An Instrumental Peace and Its Fragile Foundations
Accordingly, across these trajectories, the ceasefire operates less as a project of reconciliation than as an instrument of governance. Peace becomes strategy, not conviction. The 2025 Israel-Hamas plan does not end the conflict; it codifies an unstable balance between opposing rationalities. Israel seeks to transform military dominance into political stability; Hamas turns endurance into symbolic survival; mediators aim to contain escalation while protecting influence.
Yet the plan remains fundamentally technical, devoid of political vision. Without a framework capable of defining long-term coexistence between Israelis and Palestinians, it stands on fragile ground. Building such a system without a political foundation is like pouring concrete on shifting sands: one tremor, one misstep, and the structure collapses.
Put differently, no architecture of security, however sophisticated, can substitute for a political architecture, one that seeks to heal collective memory, transform mistrust into interdependence, and root coexistence within the depth of historical time.

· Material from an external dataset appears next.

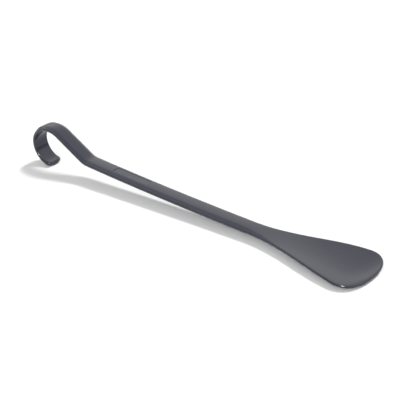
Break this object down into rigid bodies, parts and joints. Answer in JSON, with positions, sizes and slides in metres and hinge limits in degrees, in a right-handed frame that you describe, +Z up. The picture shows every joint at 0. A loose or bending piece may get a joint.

Peace without political perspective is merely an extended ceasefire; stability without shared vision is only balance under strain.
Whether through miscalculation, fatigue, or moral erosion, the region’s fragile equilibrium remains one step away from collapse. The real challenge, therefore, is not managing conflict but reinventing the politics of coexistence. Until that dimension lies at the core of the process, the Middle East will not emerge from conflict; it will merely learn to govern it, without yet knowing how to transform it. As long as peace remains a mechanism of containment rather than a framework of shared governance, the region will remain captive to its own unstable equilibrium.
Therefore, it is not war that must be managed; it is peace that must be invented.